At the break of early morning, the sight of an up-turned roach in a cereal bowl requires more than I am made of.
There it was, on its back with its nasty little legs kicking the last life of night as dawn spilled through the window. The bowl had a splash of water in it, and that oasis was surely the lure that drew the creature from whence it came.
Drawing the bowl up from the sink slowly, I carried it at arm's length to the bathroom, where I dumped its contents into the toilet. Watching vindictively, I flushed the demon down and was transfixed by its protestations and wriggling.
The act of execution left me feeling no better.
Walking back to the kitchen, I scanned the floor for further signs of intrusion, and that's when it really came to me. Our environs are filled with cracks, holes and crevices that offer open transport to any enterprising insect.
The thought is maddening.
Entomophobia is the fear of insects, but roaches lack their own specific phobia unlike the legendary spiders. Those spiders can be lauded for the amazing construction of their webs, marveled at for the beauty of their creation and the function of its form. Roaches have no such redeemable qualities. Their indestructible bodies only add to the fear they generate without giving anything close to an enduring quality.
The technical term for those that invade our living spaces is peridomestic, meaning that they live indoors sometimes and outdoors the rest. Try as we may, keeping these pests outside full-time seems impossible. Roaches can fit through a 1/16-inch crack in a baseboard or wall outlet, so the very idea of caulking every crack in your living space would lead to an obsessive-compulsive disorder in addition to the entomophobia you already have.
Flip on the lights at the wrong moment during the night and you'll have trouble getting back to sleep. I'm beginning to accept this as a fact of life.
Self-diagnosing a neurosis, I've come to accept my lot as a ground-scanner.
Maybe someday I'll be as blind as Mr. Magoo, and I won't have this problem. I'll happily stumble through the house at night, without giving a thought to what might be lurking along the baseboards or behind the water heater.

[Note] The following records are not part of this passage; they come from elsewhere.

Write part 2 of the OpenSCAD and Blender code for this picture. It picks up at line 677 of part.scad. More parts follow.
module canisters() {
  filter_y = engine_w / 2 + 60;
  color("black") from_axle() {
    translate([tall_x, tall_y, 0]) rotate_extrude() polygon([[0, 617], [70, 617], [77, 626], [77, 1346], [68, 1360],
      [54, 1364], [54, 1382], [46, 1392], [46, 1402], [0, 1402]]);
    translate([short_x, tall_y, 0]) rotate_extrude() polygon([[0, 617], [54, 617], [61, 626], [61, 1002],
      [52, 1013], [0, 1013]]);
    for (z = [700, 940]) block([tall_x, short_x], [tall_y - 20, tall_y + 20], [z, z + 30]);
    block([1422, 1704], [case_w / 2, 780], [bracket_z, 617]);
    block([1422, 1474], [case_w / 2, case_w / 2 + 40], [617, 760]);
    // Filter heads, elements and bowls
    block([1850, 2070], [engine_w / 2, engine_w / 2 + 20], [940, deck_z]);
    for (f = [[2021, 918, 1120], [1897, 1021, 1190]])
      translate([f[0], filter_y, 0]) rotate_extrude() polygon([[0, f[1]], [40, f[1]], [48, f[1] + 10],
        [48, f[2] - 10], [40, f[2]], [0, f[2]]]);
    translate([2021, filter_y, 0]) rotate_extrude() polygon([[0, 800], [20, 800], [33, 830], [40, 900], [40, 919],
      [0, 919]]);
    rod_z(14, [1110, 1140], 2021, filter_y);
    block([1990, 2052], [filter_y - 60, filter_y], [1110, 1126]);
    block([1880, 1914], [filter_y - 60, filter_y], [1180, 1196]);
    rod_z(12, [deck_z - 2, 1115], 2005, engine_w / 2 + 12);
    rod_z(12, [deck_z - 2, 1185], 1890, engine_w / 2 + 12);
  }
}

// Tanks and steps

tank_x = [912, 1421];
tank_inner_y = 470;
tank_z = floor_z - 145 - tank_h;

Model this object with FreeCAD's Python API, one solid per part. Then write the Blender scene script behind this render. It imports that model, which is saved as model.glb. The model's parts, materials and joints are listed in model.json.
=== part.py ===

Down low, in the world of the light-sensitive wall-walkers, they wait for this. They wait for time to force my guard down, for the trusty trigger finger that wraps around the Raid can to loosen its grip. They crawl and mate and slither in the walls, trying to wake me from my sleep with the clicking of a thousand tiny legs.
Call me paranoid, because I am. I'm far more afraid of them than I am of you.